Any serious pursuit requires training and education. It’s not different for acting. No quick fixes. Just the steady work of building skill, discipline, and confidence so you can walk into an audition and be vivid, interesting, and truthful.
What Are the Pros and Cons of Summer Acting Programs?
Summer acting intensives can be a useful entry point, particularly for aspiring actors. The choice you make is the most important decision you have. The last thing you want to do is waste your time and money.
The pros
Short-term acting programs can serve as an introduction to serious training.
Flexibility: Summer programs fit into limited schedules and do not require long-term commitment.
Focused exposure: Students often work intensively on specific areas such as scene study or on-camera technique.
Industry insight: Some programs offer access to working professionals who understand current industry expectations.
Immediate practice: You are in the room, working each class, collaborating with other actors, and gaining a deeper understanding of the art form.
The cons
Here is the reality, you cannot master your instrument and develop a sustained technique in six-weeks.
Limited development: You get a taste, a small window into the demands of the actor.
No sustained mentorship: Once the program ends, so does the structure unless training continues elsewhere.
Surface-level curriculum: Exposure to many techniques does not equal mastery of any one of them.
Temporary community: Real growth requires a studio that fosters continuity, not a short-term cohort.
A summer acting program can help you decide whether you are ready for serious work. It should never be mistaken for full training.
The Value of Year-Round Training for Serious Actors

If you intend to build a serious acting career, short-term programs are not enough. Year-round conservatory training is where craft is developed. Look at the resumes of the best actors working today. The vast majority have 3-4 years of conservatory training.
Just like any serious artist, you must master your instrument. For the actor is the totality of you, your body, your voice, your imagination, and your temperament. Over time, you train the voice, the body, and the imagination. You learn to do truthfully under imaginary circumstances. Scene work becomes the path towards illuminating the human condition.
You work with teachers who know how to teach and who will not allow you to settle for your second best. This kind of mentorship is what both beginners and industry professionals need to deepen their craft and stay competitive. Through repetition, you develop a process you can rely on, not just in class, but in auditions and professional work.

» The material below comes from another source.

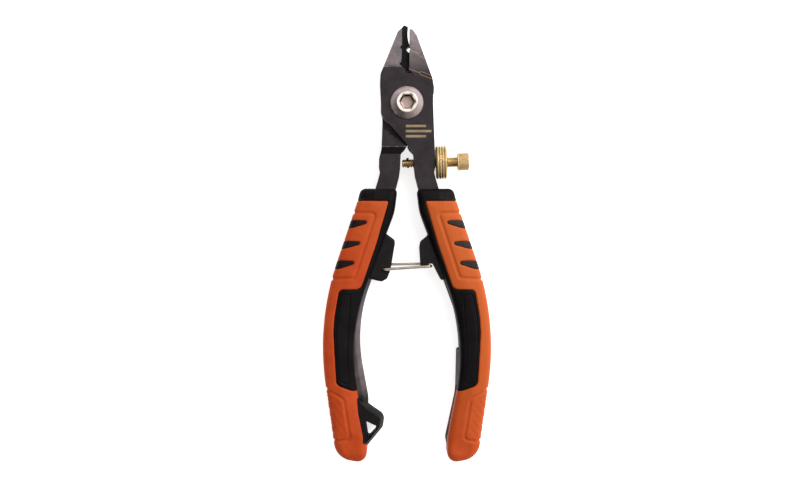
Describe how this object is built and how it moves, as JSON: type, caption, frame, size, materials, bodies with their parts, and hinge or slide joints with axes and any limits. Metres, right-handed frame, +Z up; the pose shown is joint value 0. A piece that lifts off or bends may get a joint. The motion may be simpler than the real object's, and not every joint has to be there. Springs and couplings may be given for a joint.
{
  "type": "wire stripper",
  "caption": "Adjustable wire-stripping pliers with half-lapped steel jaws, a brass stop screw with its lock nut, a wire bail lock and two-colour moulded grips.",
  "frame": {"origin": "on the pivot axis, at the flat of the pivot nut's head, which is the plane that the tool rests on", "axes": "+Z up along the pivot axis, away from the resting plane; +Y towards the jaws; +X towards the handle with the stop screw"},
  "size_m": [0.0624, 0.1626, 0.014],
  "materials": {
    "blackened_steel": "black-oxide steel, satin",
    "bright_steel": "nickel-plated, turned",
    "spring_steel": "oiled spring wire",
    "bail_wire": "drawn stainless wire",
    "brass": "machined and knurled",
    "black_plastic": "fine moulded texture",
    "black_rubber": "soft matte",
    "orange_rubber": "soft satin"
  },
  "bodies": {
    "front_half": {"front_lever": "blackened_steel", "pivot_bolt": "bright_steel", "pivot_nut": "bright_steel", "torsion_spring": "spring_steel", "right_spine": "black_plastic", "right_grip_core": "black_plastic", "right_grip_cover": "orange_rubber", "right_grip_inlays": "black_rubber", "right_palm_panels": "black_rubber"},
    "rear_half": {"rear_lever": "blackened_steel", "left_spine": "black_plastic", "left_grip_core": "black_plastic", "left_grip_cover": "orange_rubber", "left_grip_inlays": "black_rubber", "left_palm_panels": "black_rubber"},
    "bail": {"bail": "bail_wire"},
    "stop_screw": {"stop_screw": "brass", "stop_screw_pin": "spring_steel"},
    "lock_nut": {"lock_nut": "brass"}
  },
  "joints": [
    {"name": "handles", "type": "hinge", "parent": "front_half", "child": "rear_half", "pos_m": [0, 0, 0.007], "axis": [0, 0, -1], "range_deg": [0, 20], "deforming": ["torsion_spring"]},
    {"name": "bail_swing", "type": "hinge", "parent": "rear_half", "child": "bail", "pos_m": [-0.0086, -0.06195, 0.007], "axis": [0, 0, -1], "range_deg": [0, 105]},
    {"name": "stop_screw_feed", "type": "slide", "parent": "front_half", "child": "stop_screw", "axis": [0.9996, 0.03, 0], "range_m": [0, 0.0017]},
    {"name": "lock_nut_travel", "type": "slide", "parent": "front_half", "child": "lock_nut", "axis": [0.9996, 0.03, 0], "range_m": [0, 0.0015]}
  ],
  "couplings": [
    {"joint": "bail_swing", "follows": "handles", "ratio": 5.25}
  ]
}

This is how actors prepare for the real demands of the profession.
What to Consider Before Choosing a Training Path
Before enrolling in any NYC acting program, be honest about what you want.
Do I want a hobby or a career?Professional development requires structure, repetition, and accountability.

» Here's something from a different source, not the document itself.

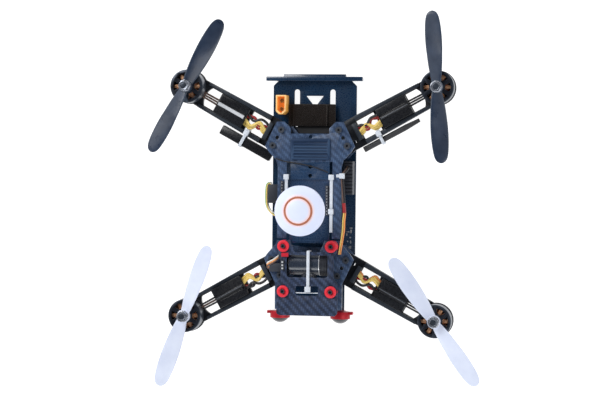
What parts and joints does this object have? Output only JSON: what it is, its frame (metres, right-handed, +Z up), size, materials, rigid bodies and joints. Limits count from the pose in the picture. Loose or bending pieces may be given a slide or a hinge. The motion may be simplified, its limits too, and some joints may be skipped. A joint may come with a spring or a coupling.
{
  "type": "quadcopter drone",
  "caption": "Racing quadcopter: flat board-and-plate body, swinging clamped arms, motors with two-blade propellers, tilting camera on red dampers, mushroom antenna, headlights and strap.",
  "frame": {"origin": "centre of the landing pad under the middle of the body, on the ground", "axes": "+X to the right side, +Y to the tail with the battery plug, +Z up"},
  "size_m": [0.2831, 0.3183, 0.092],
  "materials": {
    "board": "gloss navy solder mask",
    "rubber": "matte black",
    "carbon": "satin twill weave",
    "deck": "gloss navy",
    "cover": "matte ribbed",
    "spacer": "black anodised",
    "black_steel": "blackened",
    "amber": "gloss amber",
    "gold": "plated",
    "webbing": "fuzzy hook-and-loop",
    "damper_red": "soft satin",
    "black_plastic": "moulded",
    "anodised_red": "anodised",
    "smoked": "smoked gloss",
    "silver": "satin",
    "cap_white": "satin",
    "copper": "satin",
    "tie_white": "satin nylon",
    "lead_sheath": "soft PVC",
    "lens": "gloss",
    "sleeve": "heat-shrink",
    "arm": "satin",
    "esc_wrap": "heat-shrink",
    "windings": "lacquered copper",
    "bell_black": "black anodised",
    "prop_black": "satin",
    "prop_white": "translucent satin",
    "nut_silver": "satin"
  },
  "bodies": {
    "airframe": {"base_board": "board", "rubber_pads": "rubber", "lower_clamp_plates": "carbon", "rear_clamp_plate": "carbon", "front_clamp_plate": "carbon", "centre_deck": "deck", "centre_cover": "cover", "flight_controller": "board", "clamp_spacers": "spacer", "screws": "black_steel", "tail_board": "board", "power_plug": "amber", "power_contacts": "gold", "battery_strap": "webbing", "camera_plate": "carbon", "camera_dampers": "damper_red", "camera_bracket": "black_plastic", "headlight_bezels": "anodised_red", "headlight_domes": "smoked", "antenna_mast": "silver", "antenna_cap": "cap_white", "antenna_ring": "copper", "video_transmitter": "black_plastic", "cable_ties": "tie_white", "body_connectors": "black_plastic", "body_leads": "lead_sheath"},
    "rear_left_arm_unit": {"rear_left_arm": "arm", "rear_left_esc": "esc_wrap", "rear_left_leads": "lead_sheath", "rear_left_stator": "windings", "receiver": "black_plastic", "receiver_tie": "tie_white"},
    "rear_left_rotor": {"rear_left_bell": "bell_black", "rear_left_prop": "prop_black", "rear_left_nut": "nut_silver"},
    "rear_right_arm_unit": {"rear_right_arm": "arm", "rear_right_esc": "esc_wrap", "rear_right_leads": "lead_sheath", "rear_right_stator": "windings", "antenna_sleeve": "sleeve", "sleeve_tie": "tie_white"},
    "rear_right_rotor": {"rear_right_bell": "bell_black", "rear_right_prop": "prop_black", "rear_right_nut": "nut_silver"},
    "front_left_arm_unit": {"front_left_arm": "arm", "front_left_esc": "esc_wrap", "front_left_leads": "lead_sheath", "front_left_stator": "windings"},
    "front_left_rotor": {"front_left_bell": "bell_black", "front_left_prop": "prop_white", "front_left_nut": "nut_silver"},
    "front_right_arm_unit": {"front_right_arm": "arm", "front_right_esc": "esc_wrap", "front_right_leads": "lead_sheath", "front_right_stator": "windings"},
    "front_right_rotor": {"front_right_bell": "bell_black", "front_right_prop": "prop_white", "front_right_nut": "nut_silver"},
    "camera": {"camera_body": "black_plastic", "camera_lens": "lens"}
  },
  "joints": [
    {"name": "rear_left_fold", "type": "hinge", "parent": "airframe", "child": "rear_left_arm_unit", "pos_m": [-0.02438, 0.06123, 0.0125], "axis": [0, 0, 1], "range_deg": [0, 20]},
    {"name": "rear_right_fold", "type": "hinge", "parent": "airframe", "child": "rear_right_arm_unit", "pos_m": [0.02438, 0.06123, 0.0125], "axis": [0, 0, -1], "range_deg": [0, 20]},
    {"name": "front_left_fold", "type": "hinge", "parent": "airframe", "child": "front_left_arm_unit", "pos_m": [-0.02438, -0.06123, 0.0125], "axis": [0, 0, -1], "range_deg": [0, 20]},
    {"name": "front_right_fold", "type": "hinge", "parent": "airframe", "child": "front_right_arm_unit", "pos_m": [0.02438, -0.06123, 0.0125], "axis": [0, 0, 1], "range_deg": [0, 20]},
    {"name": "rear_left_spin", "type": "hinge", "parent": "rear_left_arm_unit", "child": "rear_left_rotor", "pos_m": [-0.1065, 0.0975, 0.031], "axis": [0, 0, 1], "continuous": true},
    {"name": "rear_right_spin", "type": "hinge", "parent": "rear_right_arm_unit", "child": "rear_right_rotor", "pos_m": [0.1065, 0.0975, 0.031], "axis": [0, 0, 1], "continuous": true},
    {"name": "front_left_spin", "type": "hinge", "parent": "front_left_arm_unit", "child": "front_left_rotor", "pos_m": [-0.1065, -0.0975, 0.031], "axis": [0, 0, 1], "continuous": true},
    {"name": "front_right_spin", "type": "hinge", "parent": "front_right_arm_unit", "child": "front_right_rotor", "pos_m": [0.1065, -0.0975, 0.031], "axis": [0, 0, 1], "continuous": true},
    {"name": "camera_tilt", "type": "hinge", "parent": "airframe", "child": "camera", "pos_m": [0, -0.0514, 0.027], "axis": [-1, 0, 0], "range_deg": [-15, 15]}
  ]
}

Am I willing to be challenged?Real training is uncomfortable. Growth requires risk and failure.
Am I sampling or committing?Technique is learned through sustained practice, not brief exposure.
Can I train consistently and in person?Acting is learned by doing regularly, rigorously, and with focus.

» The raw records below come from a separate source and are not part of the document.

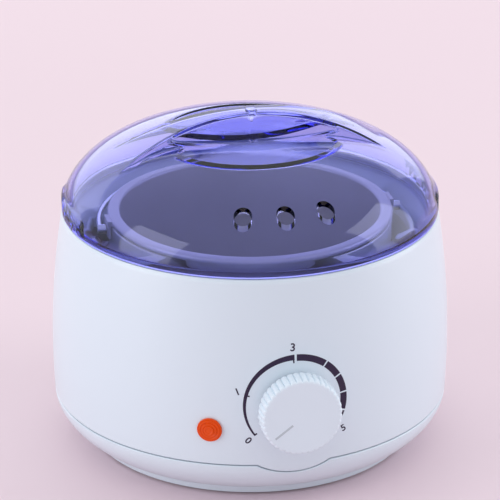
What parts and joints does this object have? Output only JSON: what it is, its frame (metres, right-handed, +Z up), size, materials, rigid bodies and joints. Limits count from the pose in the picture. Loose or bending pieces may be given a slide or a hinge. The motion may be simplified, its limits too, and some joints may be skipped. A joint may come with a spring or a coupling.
{
  "type": "wax warmer pot",
  "caption": "Round electric wax warmer with a clear tinted dome lid, a lift-out pot with a bail handle, a front dial knob and an indicator light.",
  "frame": {"origin": "middle of the round base, on the table", "axes": "+Z up, -Y out of the front with the dial, +X to the right seen from behind the dial looking at +Y"},
  "size_m": [0.17, 0.1912, 0.1452],
  "materials": {
    "white_shell": "smooth satin gloss",
    "knob_white": "smooth satin gloss",
    "rubber": "matt",
    "steel": "plain zinc plated",
    "well_aluminium": "satin",
    "pot_aluminium": "matt anodised",
    "wire_steel": "bright drawn wire",
    "clear_lid": "clear tinted violet blue",
    "mica": "mica band in sheet metal",
    "glass_fibre": "felted",
    "ceramic": "ceramic",
    "fuse_metal": "bright",
    "amber": "clear orange lens",
    "nylon": "moulded",
    "lamp_glass": "clear",
    "brass": "plain",
    "lead_sleeve": "silicone sleeve"
  },
  "bodies": {
    "warmer": {"housing": "white_shell", "deck_ring": "white_shell", "deck_screws": "steel", "base_cover": "white_shell", "foot_ring": "rubber", "base_screws": "steel", "heating_well": "well_aluminium", "band_heater": "mica", "heater_clamps": "steel", "clamp_bolts": "steel", "insulation_wrap": "glass_fibre", "heat_shield": "steel", "shield_screws": "steel", "well_spacers": "ceramic", "well_bolts": "steel", "thermal_fuse": "fuse_metal", "fuse_clip": "steel", "thermostat": "ceramic", "thermostat_nut": "steel", "indicator_lens": "amber", "lens_nut": "nylon", "neon_lamp": "lamp_glass", "terminal_block": "nylon", "terminal_screws": "brass", "cord_gland": "nylon", "gland_nut": "nylon", "cord_clamp": "nylon", "cord_clamp_screws": "steel", "inner_leads": "lead_sleeve"},
    "pot": {"wax_pot": "pot_aluminium", "pot_ears": "pot_aluminium"},
    "bail": {"bail_handle": "wire_steel"},
    "lid": {"lid": "clear_lid"},
    "dial": {"knob": "knob_white", "thermostat_shaft": "steel", "knob_spring": "steel"}
  },
  "joints": [
    {"name": "pot_lift", "type": "slide", "parent": "warmer", "child": "pot", "axis": [0, 0, 1], "range_m": [0, 0.09]},
    {"name": "lid_lift", "type": "slide", "parent": "pot", "child": "lid", "axis": [0, 0, 1], "range_m": [0, 0.09]},
    {"name": "bail_swing", "type": "hinge", "parent": "pot", "child": "bail", "pos_m": [0, 0, 0.096], "axis": [1, 0, 0], "range_deg": [0, 180]},
    {"name": "knob_turn", "type": "hinge", "parent": "warmer", "child": "dial", "pos_m": [0, -0.09, 0.048], "axis": [0, 1, 0], "range_deg": [0, 252]}
  ],
  "couplings": [
    {"joint": "bail_swing", "follows": "lid_lift", "rad_per_m": 34.906}
  ]
}
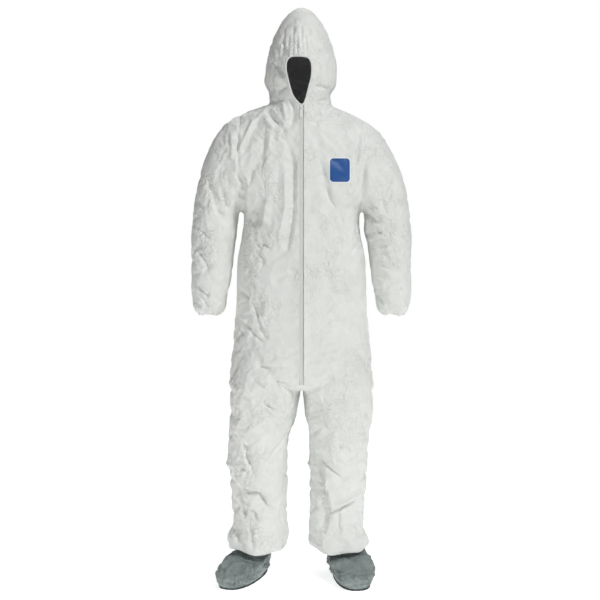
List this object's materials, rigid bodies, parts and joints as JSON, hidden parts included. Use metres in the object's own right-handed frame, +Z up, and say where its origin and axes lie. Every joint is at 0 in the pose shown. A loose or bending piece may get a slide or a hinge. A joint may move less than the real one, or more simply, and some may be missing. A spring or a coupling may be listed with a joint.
{
  "type": "hooded protective coverall",
  "caption": "Hooded one-piece coverall with a front zip, elastic face, wrist and waist edges, long sleeves and grey boots attached to the legs.",
  "frame": {"origin": "between the two shoulders at the base of the neck, where the wearer carries the suit", "axes": "+Z up, the suit faces -Y, the wearer's left side is at +X"},
  "size_m": [0.7058, 0.3597, 1.82],
  "materials": {
    "coverall_fabric": "matt, crisp flash-spun sheet with a faint sheen",
    "boot_fabric": "matt coated sheet",
    "sole_rubber": "matt, lightly textured",
    "elastic": "matt gathered elastic",
    "zip_tape": "matt woven tape",
    "zip_plastic": "satin nylon",
    "badge_print": "printed patch",
    "label_cloth": "woven label"
  },
  "bodies": {
    "torso": {"front_panel_left": "coverall_fabric", "front_panel_right": "coverall_fabric", "back_panel_left": "coverall_fabric", "back_panel_right": "coverall_fabric", "neck_panel_left": "coverall_fabric", "neck_panel_right": "coverall_fabric", "waist_elastic": "elastic", "crotch_gusset": "coverall_fabric", "chest_badge": "badge_print", "size_label": "label_cloth", "zip_tape_left": "zip_tape", "zip_tape_right": "zip_tape", "zip_coil_left": "zip_plastic", "zip_coil_right": "zip_plastic", "zip_top_stop_left": "zip_plastic", "zip_top_stop_right": "zip_plastic", "zip_bottom_stop": "zip_plastic"},
    "hood": {"hood_panel_left": "coverall_fabric", "hood_panel_right": "coverall_fabric", "hood_crown_panel": "coverall_fabric", "face_elastic": "elastic"},
    "slider": {"zip_slider": "zip_plastic"},
    "pull": {"zip_pull_tab": "zip_plastic"},
    "upper_arm_left": {"upper_sleeve_left": "coverall_fabric"},
    "forearm_left": {"lower_sleeve_left": "coverall_fabric", "wrist_elastic_left": "elastic"},
    "thigh_left": {"thigh_front_left": "coverall_fabric", "thigh_back_left": "coverall_fabric"},
    "shin_left": {"shin_front_left": "coverall_fabric", "shin_back_left": "coverall_fabric", "hem_elastic_left": "elastic"},
    "boot_left": {"boot_upper_left": "boot_fabric", "boot_sole_left": "sole_rubber", "boot_top_elastic_left": "elastic"},
    "upper_arm_right": {"upper_sleeve_right": "coverall_fabric"},
    "forearm_right": {"lower_sleeve_right": "coverall_fabric", "wrist_elastic_right": "elastic"},
    "thigh_right": {"thigh_front_right": "coverall_fabric", "thigh_back_right": "coverall_fabric"},
    "shin_right": {"shin_front_right": "coverall_fabric", "shin_back_right": "coverall_fabric", "hem_elastic_right": "elastic"},
    "boot_right": {"boot_upper_right": "boot_fabric", "boot_sole_right": "sole_rubber", "boot_top_elastic_right": "elastic"}
  },
  "joints": [
    {"name": "zip_slide", "type": "slide", "parent": "torso", "child": "slider", "axis": [0, -0.0367, -0.9993], "range_m": [0, 0.84]},
    {"name": "pull_tab_swing", "type": "hinge", "parent": "slider", "child": "pull", "pos_m": [0, -0.12369, 0.04869], "axis": [-1, 0, 0], "range_deg": [0, 170]},
    {"name": "hood_fold", "type": "hinge", "parent": "torso", "child": "hood", "pos_m": [0, 0.09, 0.065], "axis": [-1, 0, 0], "range_deg": [0, 90]},
    {"name": "shoulder_left", "type": "hinge", "parent": "torso", "child": "upper_arm_left", "pos_m": [0.1965, 0, -0.07], "axis": [-1, 0, 0], "range_deg": [-30, 90]},
    {"name": "elbow_left", "type": "hinge", "parent": "upper_arm_left", "child": "forearm_left", "pos_m": [0.277, -0.02, -0.355], "axis": [-1, 0, 0], "range_deg": [0, 75]},
    {"name": "hip_left", "type": "hinge", "parent": "torso", "child": "thigh_left", "pos_m": [0.12, -0.05, -0.79], "axis": [-1, 0, 0], "range_deg": [-10, 45]},
    {"name": "knee_left", "type": "hinge", "parent": "thigh_left", "child": "shin_left", "pos_m": [0.1175, 0.03, -1.035], "axis": [1, 0, 0], "range_deg": [0, 60]},
    {"name": "ankle_left", "type": "hinge", "parent": "shin_left", "child": "boot_left", "pos_m": [0.146, 0.03, -1.35], "axis": [0.9903, 0.1392, 0], "range_deg": [-5, 20]},
    {"name": "shoulder_right", "type": "hinge", "parent": "torso", "child": "upper_arm_right", "pos_m": [-0.1965, 0, -0.07], "axis": [-1, 0, 0], "range_deg": [-30, 90]},
    {"name": "elbow_right", "type": "hinge", "parent": "upper_arm_right", "child": "forearm_right", "pos_m": [-0.277, -0.02, -0.355], "axis": [-1, 0, 0], "range_deg": [0, 75]},
    {"name": "hip_right", "type": "hinge", "parent": "torso", "child": "thigh_right", "pos_m": [-0.12, -0.05, -0.79], "axis": [-1, 0, 0], "range_deg": [-10, 45]},
    {"name": "knee_right", "type": "hinge", "parent": "thigh_right", "child": "shin_right", "pos_m": [-0.1365, 0.03, -1.035], "axis": [1, 0, 0], "range_deg": [0, 60]},
    {"name": "ankle_right", "type": "hinge", "parent": "shin_right", "child": "boot_right", "pos_m": [-0.152, 0.03, -1.35], "axis": [0.9336, -0.3584, 0], "range_deg": [-5, 20]}
  ]
}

A few classes will not make you an actor. Serious, sustained training will.
What Kind of Actor Do You Want to Be?
Too many actors chase auditions before they have built skill. They are hacks, more interested in fame and celebrity than with the art itself.
The industry hires actors who are trained, grounded, and capable of doing the work under pressure. Summer classes can spark interest, but lasting growth comes from consistent training.
The right studio will challenge you, demand discipline, and treat you like an artist in development, not a dollar sign to help pay studio rent.
Decide whether you want to dabble or master the craft. The answer determines everything that follows.
What You Can Expect from Training at the Maggie Flanigan Studio
For 25 years, the Maggie Flanigan Studio has been committed to training serious, committed artists.
The heart and soul of the studio is in the full two-year progression of the Meisner Technique, supported by a conservatory of classes in voice, movement, theater history, film history, script analysis, cold reading, mask, clown, and classical text. As the Artistic Director and Master Teacher of MFS, I have dedicated my professional life to the art of teaching, and have curated a faculty who have done the same. MFS is not casual training, and it is not for everyone.
Our Six-Week Summer Meisner Intensive gives you the first 18 classes of the Meisner Technique and a selection of our conservatory classes for students who want a taste of what MFA caliber training should be.
The Two-Year Conservatory Program is where serious actors are forged. We are a boutique studio with small class sizes, and a collaborative community of passionate, aspiring actors who actually want to be challenged, and pushed to operate outside of their comfort zone.
I personally interview every single person who applies to MFS. You do not meet with an enrollment administrator who throws you into a class with a teacher you have never met. I do not require you to buy a book before meeting with me. I believe you are interviewing me as well. Do you want to be here, and do I want you here? Any serious studio should operate this way.
Ready to train? Call the studio. Let’s talk.
Conclusion
There is no single path into acting, but there is a difference between a hack and a serious artist.
NYC summer acting intensives can offer a beginning. Year-round training can instill a sustainable technique, if you are willing to play full out with yourself.
Actors who sustain careers have the ability to do good work every single time they get the opportunity to act. They have a way of creating vivid human behavior. This instills confidence. This sustains a decades long career, as long as you also possess grit, resilience, and a tolerance for rejection.
Frequently Asked Questions
How many years of training do you need to be an actor?
Serious actors train for years. Two to three is a starting point. Anything less and you are kidding yourself.
What is the best city to pursue acting?
New York City remains the strongest place in the world to train seriously. We have the best teachers and the best studios. This is why people come from all over the country and the world to pursue their dreams.
What is the best acting school in New York?
The best acting schools are not the largest. I can tell you that MFS is one of the best. I want my students to compete at the highest level of the industry. I want you to go toe to toe with the actors coming out of Yale, Julliard, NYU, Brown, and the top BFA programs in the United States.
Are all New York acting schools the same?
No. Many offer acting classes, but few provide the structure, discipline, and mentorship real training requires. Look for a studio that values craft over marketing.